创建数据存储

适用范围：Azure CLI ml 扩展 v2（最新版）Python SDK azure-ai-ml v2（最新版）

本文介绍如何使用 Azure 机器学习数据存储连接到 Azure 数据存储服务。

先决条件

Azure 订阅。如果没有 Azure 订阅，可在开始前创建一个试用帐户。尝试试用版订阅。
适用于 Python 的 Azure 机器学习 SDK。
机器学习工作区。
在工作区中创建数据存储库以及访问存储帐户所需的权限，包括工作区 贡献者 和存储 Blob 数据贡献者权限。
- 工作区角色： Azure 机器学习中的访问控制
- 存储角色：使用 Microsoft Entra ID 授权访问 blob 数据

注意

机器学习数据存储不会创建基础存储帐户资源。相反，它们链接现有存储帐户以供机器学习使用。不需要机器学习数据存储。

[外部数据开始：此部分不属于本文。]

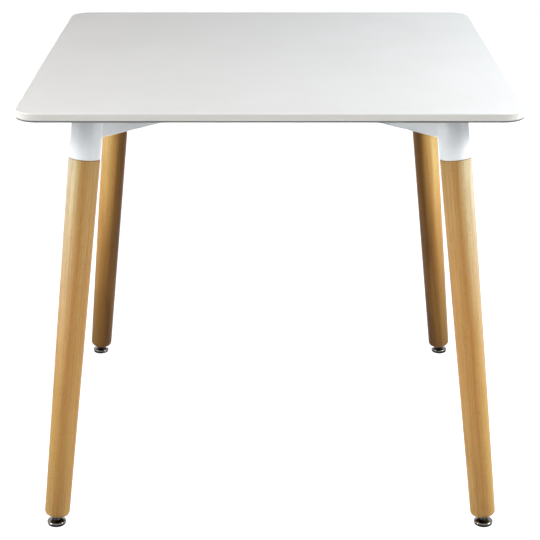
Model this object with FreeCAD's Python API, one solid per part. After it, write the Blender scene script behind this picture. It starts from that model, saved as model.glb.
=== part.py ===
import FreeCAD, Part
import math
import os
from FreeCAD import Placement, Rotation, Vector

# Square dining table: a thin lacquered top on a diagonal steel cross frame, with four
# leaning turned legs in round steel sleeves and four swivelling screw feet.
# Millimetres, +Z up, origin on the floor under the middle of the top, -Y is the front.

# Top board
table_height = 740.0
top_width = 800.0
top_depth = 800.0
top_thickness = 15.0
top_corner_radius = 38.0
top_upper_edge_radius = 2.5
top_lower_edge_radius = 1.5

# Stance of the legs
foot_spacing = 740.0
leg_lean_deg = 8.6

# Cross frame of rectangular tube
arm_width = 25.0
arm_depth = 55.0
arm_wall = 1.5
arm_corner_radius = 3.0

# Sleeves, slightly narrower at the top than at the rim
sleeve_length = 86.0
sleeve_rim_radius = 26.0
sleeve_top_radius = 24.8
sleeve_wall = 2.0
sleeve_rim_chamfer = 0.6

# Legs
leg_end_radius = 21.4
leg_end_rounding = 8.0
leg_shoulder_chamfer = 0.8
tenon_clearance = 0.3
tenon_end_gap = 8.0
tenon_chamfer = 3.0

# Flange joint at the middle of the frame
joint_plate_thickness = 4.0
joint_plate_width = 70.0
joint_plate_corner_radius = 4.0
joint_bolt_radius = 4.0
joint_bolt_hole_radius = 4.25
joint_bolt_spacing_across = 48.0
joint_bolt_spacing_up = 28.0
joint_bolt_head_flats = 13.0
joint_bolt_head_height = 5.3
joint_nut_height = 6.5
joint_bolt_tip = 3.0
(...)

如果有权访问基础数据，可以直接使用存储 URI。

验证访问权限（Python）

from azure.ai.ml import MLClient
from azure.identity import DefaultAzureCredential

ml_client = MLClient.from_config(credential=DefaultAzureCredential())

for datastore in ml_client.datastores.list():
    print(datastore.name)

列出工作区中的数据存储，以确认身份验证和访问。

参考： MLClientDatastoreOperations.list

创建 Azure Blob 数据存储

from azure.ai.ml.entities import AzureBlobDatastore
from azure.ai.ml import MLClient
from azure.identity import DefaultAzureCredential

ml_client = MLClient.from_config(credential=DefaultAzureCredential())

store = AzureBlobDatastore(
    name="",
    description="",
    account_name="",
    container_name=""
)

ml_client.create_or_update(store)

使用基于身份认证的访问创建或更新指向指定 Blob 容器的数据存储库。

参考： AzureBlobDatastoreMLClient

from azure.ai.ml.entities import AzureBlobDatastore
from azure.ai.ml.entities import AccountKeyConfiguration
from azure.ai.ml import MLClient
from azure.identity import DefaultAzureCredential

ml_client = MLClient.from_config(credential=DefaultAzureCredential())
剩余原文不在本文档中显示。